Days after the US announced its withdrawal from Syria, Daesh spokesperson Abu Huzaifa Al-Ansari released an audio message urging members to target the new authorities in Damascus, Kurdistan24 reported on Feb. 22.

Observers say the US pullout removed a key pillar of on-the-ground intelligence, air support and coordination for local partners.

Meanwhile, the Kurdish-led Syrian Democratic Forces (SDF), Washington’s main ally against Daesh from 2013 until the group’s territorial defeat in 2019, are now in the process of integrating with the central government, raising fears that any breakdown could open space for Daesh to regroup.

Those fears deepened after a “mass escape” from Al-Hol camp in northeast Syria, which holds the wives and children of Daesh militants, was confirmed by Syrian authorities on Feb. 25, following the withdrawal of SDF guards in January.

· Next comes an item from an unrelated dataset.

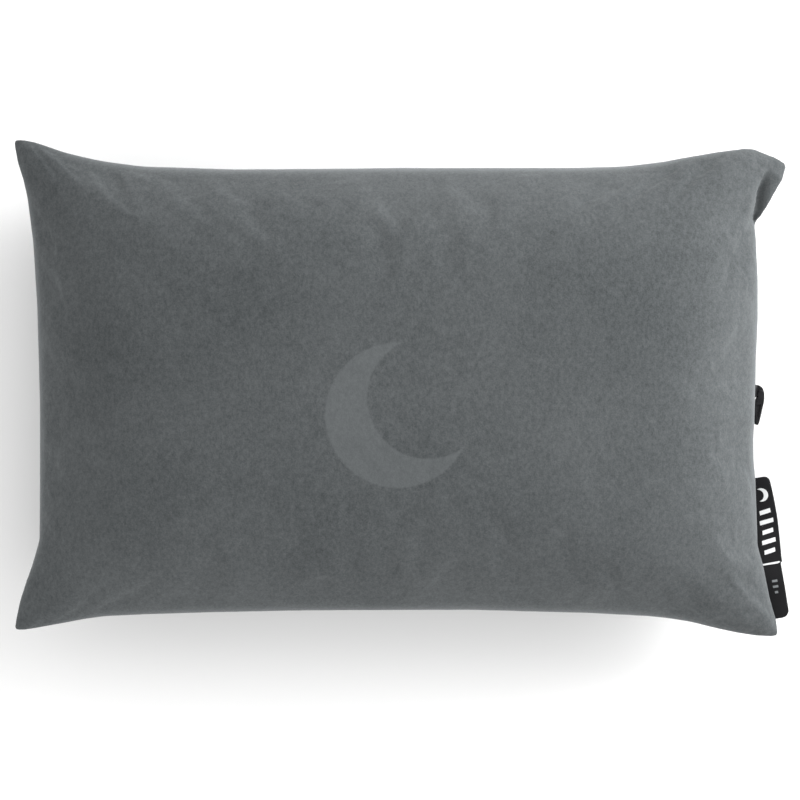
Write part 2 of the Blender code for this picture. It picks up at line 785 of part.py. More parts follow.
def build_cap():
    """A low cap with a plug rim, on a pin between the ears. Its parent empty is on the pin's axis."""
    hinge = hinge_place()
    plug_outer, plug_inner = BORE_RADIUS - 0.0004, BORE_RADIUS - 0.0014
    lid = turned(
        "valve_cap",
        [
            (0, CAP_TOP),
            (CAP_RADIUS - 0.0006, CAP_TOP),
            (CAP_RADIUS, CAP_TOP - 0.0006),
            (CAP_RADIUS, CAP_BOTTOM),
            (plug_outer, CAP_BOTTOM),
            (plug_outer, CAP_BOTTOM - PLUG_REACH),
            (plug_inner, CAP_BOTTOM - PLUG_REACH),
            (plug_inner, CAP_BOTTOM),
            (0, CAP_BOTTOM),
        ],
        "black_moulding",
        VALVE_PLACE,
        ring=False,
    )
    pivot = bpy.data.objects.new("valve_cap_pivot", None)
    PARTS.objects.link(pivot)
    pivot.matrix_world = hinge
    lid.parent = pivot
    lid.matrix_parent_inverse = hinge.inverted()
    knuckle = box_mesh(
        "cap_knuckle",
        (CAP_RADIUS - 0.0022, -KNUCKLE_HALF, HINGE_HEIGHT - HINGE_WALL),
        (HINGE_RADIUS + HINGE_WALL, KNUCKLE_HALF, HINGE_HEIGHT + HINGE_WALL),
        0.0002,
    )
    boolean(lid, add_cutter("cap_knuckle", knuckle, VALVE_PLACE), "UNION")
    lift = box_mesh(
        "cap_lift_tab",
        (-CAP_RADIUS - 0.0032, -0.003, CAP_BOTTOM + 0.0002),
        (-CAP_RADIUS + 0.0014, 0.003, CAP_TOP - 0.0003),
        0.0002,
    )
    boolean(lid, add_cutter("cap_lift_tab", lift, VALVE_PLACE), "UNION")
    bore = rod_mesh("cap_bore", HINGE_BORE, (0, -0.006, 0), (0, 0.006, 0))
    boolean(lid, add_cutter("cap_bore", bore, hinge), "DIFFERENCE")
    pin = rod_mesh("valve_hinge_pin", HINGE_BORE - GAP, (0, -0.0045, 0), (0, 0.0045, 0), 12)
    add("valve_hinge_pin", pin, "steel", hinge)


# ---------------------------------------------------------------- corner pocket, stuff sack and cord lock


def build_pocket():
    """A mesh liner inside the corner of the back panel, and what is stowed in it."""

    def surface(raised):
        def point(s, t):
            u = POCKET_LOW + POCKET_SPAN * (s + 1) / 2
            v = POCKET_LOW + POCKET_SPAN * (t + 1) / 2
            depth = POCKET_SAG * back_depth(u, v, COVER_WALL)
            return Vector((*outline(u, v), SEAM - depth + raised))

        return point

    skin("corner_pocket", surface(POCKET_WALL), surface(0), (6, 6), "pocket_mesh", even)
    build_sack()
    build_lock()


def build_sack():
    """The sack rolled into a flat packet across the corner."""
    bm = bmesh.new()
    bmesh.ops.create_cube(bm, size=1)
    bmesh.ops.scale(bm, vec=SACK_CAGE, verts=bm.verts)
    place = Matrix.Translation((*SACK_CENTRE, SEAM)) @ Matrix.Rotation(CORNER_TURN, 4, "Z")
    sack = add("stuff_sack", mesh_from("stuff_sack", bm), "sack_nylon", place)
    soften = sack.modifiers.new("Soften", "SUBSURF")
    soften.levels = soften.render_levels = 2


def build_lock():
    """A sprung cord lock. Its +Z is the plunger's axis and the cord crosses it along +X."""
    place = Matrix.Translation((*LOCK_CENTRE, SEAM)) @ Matrix.Rotation(CORNER_TURN + math.pi / 2, 4, "Z")
    place = place @ Matrix.Rotation(math.pi / 2, 4, "X")
    bottom, top = -LOCK_LENGTH / 2, LOCK_LENGTH / 2
    bore = LOCK_RADIUS - 0.0011
    barrel = turned(
        "cord_lock_barrel",
        [
            (bore, top),
            (LOCK_RADIUS, top),
            (LOCK_RADIUS, bottom),
            (0, bottom),
            (0, bottom + 0.0012),
            (bore, bottom + 0.0012),
        ],
        "black_moulding",
        place,
    )
    hole = rod_mesh("barrel_hole", CORD_RADIUS + 0.0005, (-0.01, 0, 0), (0.01, 0, 0), 12)
    boolean(barrel, add_cutter("barrel_hole", hole, place), "DIFFERENCE")
    plunger_radius = bore - 0.0003
    head = top + LOCK_TRAVEL + 0.0004
    plunger = turned(
        "cord_lock_plunger",
        [
            (0, head + 0.0016),
            (LOCK_RADIUS - 0.0012, head + 0.0016),
            (LOCK_RADIUS - 0.0004, head + 0.0008),
            (LOCK_RADIUS - 0.0004, head),
            (plunger_radius, head),
            (plunger_radius, -0.0024),
            (0, -0.0024),
        ],
        "black_moulding",
        place,
        ring=False,
    )
    half = CORD_RADIUS + GAP
    slot = box_mesh("plunger_slot", (-0.006, -half, -half), (0.006, half, half + LOCK_TRAVEL))
    boolean(plunger, add_cutter("plunger_slot", slot, place), "DIFFERENCE")
    coil = helix(0.0019, bottom + 0.0015, -0.0027, 1.5)
    wire("cord_lock_spring", coil, SPRING_WIRE, "steel", place)
    build_drawcord(place)


def build_drawcord(place):
    """From the packet, through the lock and to its knot."""
    step = 0.001
    along = [CORD_ENDS[0], 0, KNOT[0], KNOT[0] + step, KNOT[1] - step, KNOT[1], CORD_ENDS[1]]
    widths = [1, 1, 1, KNOT_SWELL, KNOT_SWELL, 1, 1]
    wire("sack_drawcord", [(x, 0, 0) for x in along], CORD_RADIUS, "black_webbing", place, widths)


clear_scene()
PARTS = new_collection("camp_pillow")
CUTTERS = new_collection("camp_pillow_cutters")
VALVE_PLACE = valve_frame()
PULL_AXIS = Vector((ZIP_X + TEETH_DEPTH / 2 + 0.0003 + PLATE + ARCH_REACH, ZIP_CLOSED_Y + 0.0026, SEAM))
build_cover()
build_fillings()
build_zip()
build_label()
build_valve()
build_pocket()
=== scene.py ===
"""Looks of the camp pillow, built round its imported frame: cover, zip, label, valve and fillings."""

import json
import math

import bmesh
import bpy
import numpy as np
from mathutils import Matrix, Vector


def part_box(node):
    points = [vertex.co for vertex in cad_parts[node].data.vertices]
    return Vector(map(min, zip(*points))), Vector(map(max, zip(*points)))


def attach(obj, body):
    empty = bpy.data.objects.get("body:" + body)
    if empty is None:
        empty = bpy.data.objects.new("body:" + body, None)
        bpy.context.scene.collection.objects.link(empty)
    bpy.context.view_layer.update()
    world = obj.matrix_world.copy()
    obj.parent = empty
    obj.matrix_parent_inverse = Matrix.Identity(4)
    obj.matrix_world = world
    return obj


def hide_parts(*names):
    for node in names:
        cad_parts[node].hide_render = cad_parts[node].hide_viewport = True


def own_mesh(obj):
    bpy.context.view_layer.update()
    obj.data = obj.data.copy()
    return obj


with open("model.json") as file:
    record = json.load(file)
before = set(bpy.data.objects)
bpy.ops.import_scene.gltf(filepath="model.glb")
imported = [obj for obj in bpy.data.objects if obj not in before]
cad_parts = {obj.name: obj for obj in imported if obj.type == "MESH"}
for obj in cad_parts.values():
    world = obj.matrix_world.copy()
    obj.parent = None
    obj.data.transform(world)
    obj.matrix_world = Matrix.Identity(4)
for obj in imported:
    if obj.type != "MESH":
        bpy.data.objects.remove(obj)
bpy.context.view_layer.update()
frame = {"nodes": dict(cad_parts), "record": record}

SCENE = bpy.context.scene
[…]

The SDF cited “international indifference” to Daesh and “the failure of the international community to assume its responsibilities in addressing this serious matter.”

US intelligence agencies, according to The Wall Street Journal, reported that 15,000 to 20,000 people — including Daesh affiliates — are now at large in Syria after the escape.

For many Syrians, those numbers raise the stakes for containing the newly uncovered stockpiles.

If any remnants of Assad’s chemical weapons program fall into the wrong hands, the painful memories of attacks during the 14-year civil war could yet be repeated.